If you find yourself in a difficult conversation or a disciplinary meeting with an employee who starts to become upset and/or cry, keep this advice in mind:

  1. Keep the meeting going. Excusing the employee and postponing the discussion may seem like a good idea, but rest assured, the next conversation will be even more difficult.
  2. Stay objective. The employee’s choices led you both to this meeting, so do not apologize or behave overly sympathetic.
  3. Be respectful and offer a tissue, and offer a moment before you continue. The individual needs to know the meeting is essential, and you are not ending it.  Check your email or some other quick task, so you can provide the employee with a moment to collect themselves.
  4. Continue the conversation where you left off before the “break.” Do not restart from the beginning, and do not summarize until the end.
  5. As in any performance-related feedback session, meeting, PIP, or discipline, be very clear about your expectations and the employee’s responsibility for meeting those expectations.
  6. Retain control of the meeting by not letting anything sidetrack you, including more emotions. If necessary, offer another moment, but do not prematurely stop the discussion.
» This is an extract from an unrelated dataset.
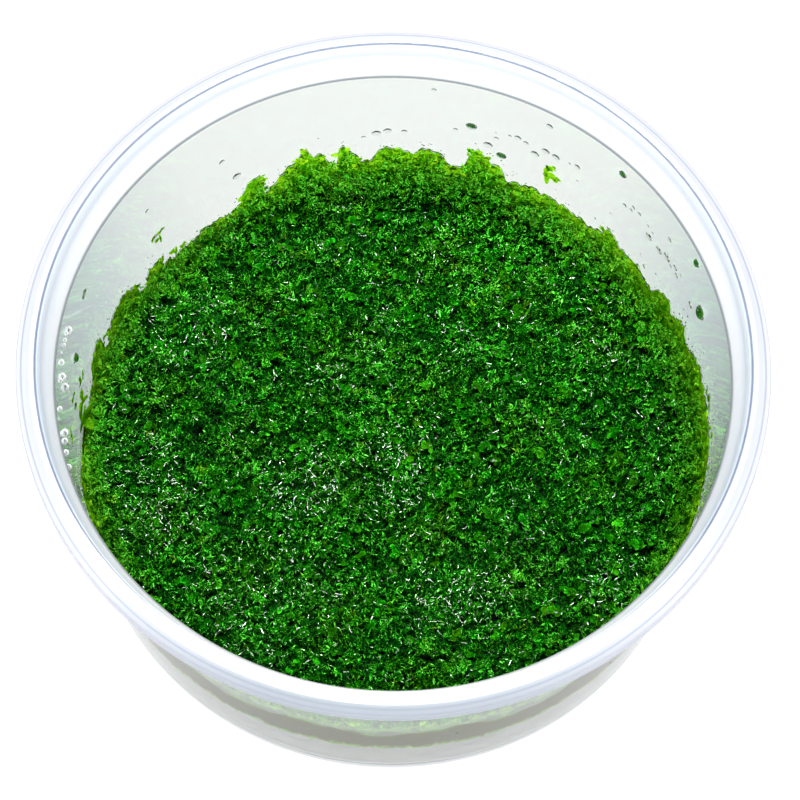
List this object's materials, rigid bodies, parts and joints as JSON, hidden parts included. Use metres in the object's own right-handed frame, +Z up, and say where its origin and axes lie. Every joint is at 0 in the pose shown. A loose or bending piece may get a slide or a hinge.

Crying as another natural human expression, like a smile. While some people are brought to tears more quickly than others, it does not mean they are weak, just more expressive.  Crying can be a form of frustration, and it can also be a way to manipulate the situation. 

Whatever the source, the more you dwell on the act of crying, the more powerful and distracting it becomes.  It will override the purpose of your disciplinary meeting while the employee problem remains.